I spend quite a bit of time, actually I'm quite busy, but that's a good question.  So, in the last month I've been to China.  I've met with a number of producers to understand what they're doing, how they're responding to the market there, to confirm a number of things that we know about the growing demand for imported bauxite, to understand the impact that will have on their cost structures, and whether they're producing to self-sufficiency and the impact of higher environmental standards. 

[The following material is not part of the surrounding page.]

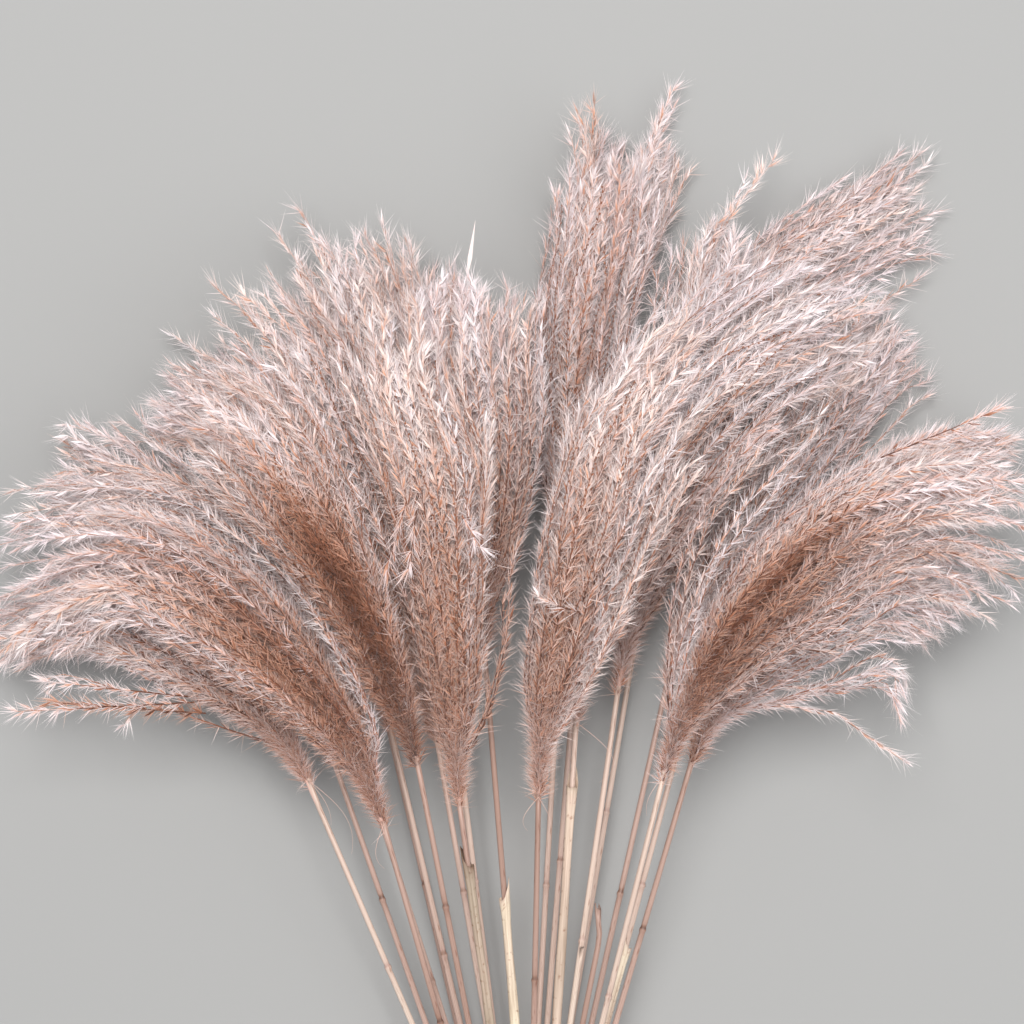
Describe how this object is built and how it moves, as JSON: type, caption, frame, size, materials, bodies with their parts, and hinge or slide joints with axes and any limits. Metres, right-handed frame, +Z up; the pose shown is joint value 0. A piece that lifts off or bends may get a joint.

I then went to London to meet with investors, talk about the sort of conversation we're having now and update them on the full-year results.  I came back.  Since then we've been preparing – we've got a strategic council, which is our governing joint-venture body meeting in early June.  And we prepare a number of papers and proposals around the issues that we need to focus on around growth, sustainability, climate change, risk management.  We want to discuss and reach agreement with Alcoa.

In between that we have various calls and have meetings in Perth with the joint-venture operators who run the West Australian operation, which represent 9 million tonnes of our total production, 12.6 million tonnes.  We sit down with them and go through how the operations are running; whether maintenance is within plan or not planned; what the health and safety record is looking like to date; where there are deficiencies what's being done about that; other issues that have been in the pipeline, have they been addressed, how they changed, how things been improved.  Then separately we've been attending some international producer and industry conferences to get a perspective of what is happening in other parts of the world outside of China, so we can help educate our investors.

There's been a reasonable amount of activity.  There's a lot of other day-to-day stuff that needs to be taken into account around our funding and so forth, but they’re some of the highlights.

Yeah, right.  Okay, well it's good to know.  Appreciate you time Mike, thanks. 

You're welcome.  Thank you, thank you very much, Alan.

That was Mike Ferraro, the CEO of Alumina Limited.